During his five-year stint in consultancy work, Zoccali undertook a course with I Maestri Oleari, a prestigious Italian olive oil tasting organisation, and joined the Australian olive oil tasting panel.

An unabashed supporter of Australian olive oil, he has offered Pendolino as the venue for the National Olive Oil Show in September. “What’s really prompted it for me is that in the last ten years, the industry has really exploded and people don’t under stand how high the quality (of Australian olive oil) is.”

The restaurant sells around 80 Australian and imported oils, many of them from northern NSW. “Some really fall into the Grand Cru category, and some from Tasmania you won’t see anywhere else on the mainland.”

In L’Olioteca, meaning olive oil library or store, one of the restaurant’s long narrow rooms is lined with shelves filled with oils. Zoccali’s pride and joy is the dispensary, reminiscent of the days in Australia when you could only buy olive oil in a pharmacy. His L’Olioteca brand of olive oil is sold in medicine bottles that customers exchange when they return for a refill. “Once a year I meet with producers to get the blend I want.”

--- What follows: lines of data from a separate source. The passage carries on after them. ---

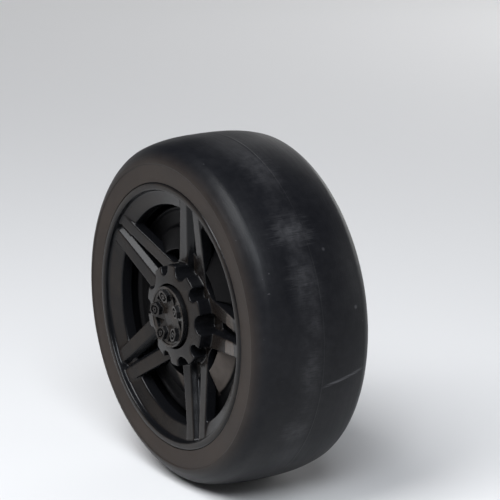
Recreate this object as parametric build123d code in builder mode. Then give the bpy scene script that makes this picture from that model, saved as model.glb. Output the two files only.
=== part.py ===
from build123d import *
from math import cos, radians, sin, tan
import os

# Front wheel of a children's ride-on kart, on its stub axle and steering knuckle.
# The wheel is the right front one. All sizes are in millimetres.
# +X is forward, +Y is inboard (towards the kart's middle) and +Z is up.
# The origin is the middle of the kingpin bore, on which the knuckle turns.
# Wheel pieces are described by r, the distance from the axle's line, and by h,
# the distance outboard of the wheel's middle plane.

# Overall sizes
tyre_diameter = 260.0
tyre_width = 98.4
kingpin_offset = 80.0      # from the wheel's middle plane to the kingpin's line

# Tyre
shoulder_width = 7.3       # from the tyre's side to the edge of the gently crowned tread
crown_drop = 5.9           # how much lower the tread is at its edges
side_depth = 16.8          # how far inside the tread the sloping flank ends
flank_width = 6.7          # the flank between the shoulder and the bead ring
flank_drop = 1.95          # the flank falls by this much to the shoulder
shoulder_bulge = 0.5       # rounding of the shoulder, towards r and towards h
bead_ring_width = 13.5     # the flat ring of the side wall beside the rim
bead_ring_step = 0.8       # the ring is this much below the side wall
tyre_clearance = 0.15      # between the foam tyre and the rim it is pressed on

# Rim, both halves
flange_width = 4.2         # how much the flange is larger than the tyre's seat
flange_thickness = 5.0
flange_edge = 1.4          # chamfer of the inner half's flange
barrel_wall = 3.6
lip_rise = 0.9             # the lip stands this much outside the bead ring
lip_edge = 1.8             # bevel of the outer half's lip
lip_slope = 0.6            # the recessed wall narrows by this much inwards
lip_wall = 2.5             # between the tyre's seat and the recessed wall

# Face of the outer half
spoke_count = 5
spoke_phase = 74.6         # angle of the first spoke pair, from +X towards +Z
wall_depth = 4.4           # from the lip's top down to the foot of the recessed wall
ledge_width = 11.0         # sloping ring at the foot of the recessed wall
ledge_drop = 4.1           # the ledge falls this much to its inner edge
ledge_thickness = 9.0
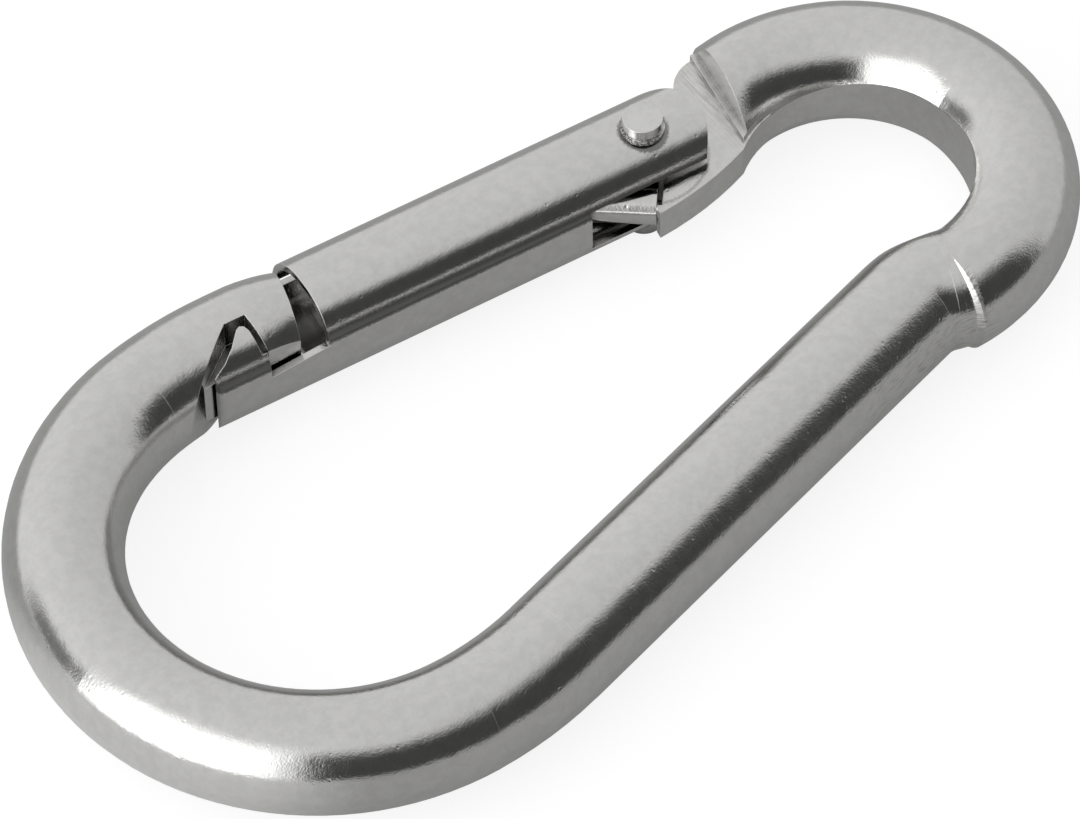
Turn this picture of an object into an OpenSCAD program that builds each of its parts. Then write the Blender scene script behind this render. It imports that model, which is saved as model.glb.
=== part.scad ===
// Pear-shaped spring snap hook, bent from round bar, with a folded sheet gate.
// Lengths are in millimetres. The hook lies flat: X runs from the large end to
// the small end, Y across, and Z is square to the plane of the bend.

/* [Bar] */
// Diameter of the bar
bar_d = 8; // [7:0.1:9]
// Radius of the large end, to the middle of the bar
big_r = 16.9; // [14:0.1:20]
// Radius of the easing arcs between the large end and the two legs
ease_r = 26; // [23:0.5:32]
// Angle that each easing arc turns through
ease_deg = 16; // [12:1:20]
// Lean of each leg towards the long axis
leg_deg = 9.6; // [8.5:0.1:10.5]
// Distance between the centres of the large and the small end
end_gap = 45.75; // [44:0.25:48]
// Radius of the small end, to the middle of the bar
small_r = 11.4; // [10.6:0.1:12]

/* [Small end] */
// Radius of the pressed seat inside the small end
seat_r = 7.75; // [7.6:0.05:7.9]
// Distance along the spine to the step at the joggle
joggle_s = 42.2; // [41.8:0.1:42.6]
// Radius of the joggle's two bends, to the middle of the bar
joggle_r = 5; // [4.7:0.1:6]

/* [Hinge] */
// Distance along the gate's leg to the hinge
hinge_s = 34.2; // [33:0.1:35]
// Distance of the hinge inside the gate's middle line
hinge_in = 0.9; // [0.5:0.1:1.2]
// Diameter of the rivet's shank
rivet_d = 2.4; // [2:0.1:2.6]
// Height that each end of the rivet stands above the gate
rivet_h = 1.2; // [0.6:0.1:1.6]
// Diameter of the peened collar at the foot of each end
collar_d = 3; // [2.8:0.1:3.6]
// Height of the peened collar
collar_h = 0.3; // [0.2:0.05:0.5]
// Running clearance of the rivet in the tang, on the radius
rivet_play = 0.05; // [0.03:0.01:0.09]

/* [Tang] */
// Thickness of the milled tang
tang_t = 2.5; // [2:0.1:3]
// Distance along the gate's leg to the tang's shoulder
shoulder_s = 41.4; // [41:0.1:42]
// Lean of the shoulder
shoulder_deg = 6; // [0:1:8]
// Distance by which the shoulder stands further back on the underside
under_step = 1.2; // [0:0.1:1.4]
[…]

The restaurant’s menu is “strictly Italian”. “Pendolino is not a small restaurant; it em ploys 50 people but I still do quite a few services on the pass,” says Zoccali. “I’m very hands-on. It’s my food. It has a very authentic Italian flavour. We use the best produce we can source from Australia and Italy. We also aim to reduce our carbon footprint—we get as close to Sydney as we can get. Over 30 per cent of our menu is vegetarian, be cause they’re great dishes.”

Different olive oils are featured through out the menu and Zoccali says customers “get right into” matching the oils with their dishes. Among the most popular dishes are spinach and cheese ravioli, and spaghetti with barramundi, Spencer Gulf king prawns, olive oil, chilli, garlic and capers.

“We take our pasta extremely seriously. We have a dedicated pasta kitchen upstairs, we use organic flour and eggs, and everything is cooked from scratch.”

The restaurant also has an impressive wine list, with Italian wines representing around 60 to 70 per cent of sales.

Most people would say that Pendolino could not have opened at a worse time, with the pressure on restaurants to remain viable greater than it has ever been. However, the success so far has flown against the predictions of difficult times for top end restaurants. Zoccali says customers keep rolling through the doors.

“The word on the street is that [Sydney] restaurants are down 10 to 20 per cent. That’s not just since the financial crisis. It’s been like that for the whole of last year,” says Zoccali. “But we are trading strongly.”

He says the key to surviving a downturn is to focus on the quality of your product even more. “The secret to success, especially during a downturn, is to be obsessive about your produce because that’s what drives people back,” he says. “You also have to be sensitive about price point. If you undervalue what you do, you miss out on the upper end of the business. And you have to be obsessive about cost management.”

Zoccali says restaurants should be looking to maximise the prices they charge, but he cautions, “it needs to be a value for money proposition”.

“There is price sensitivity. It’s a juggling act but any business has these things to contend with. Consistency is critical.”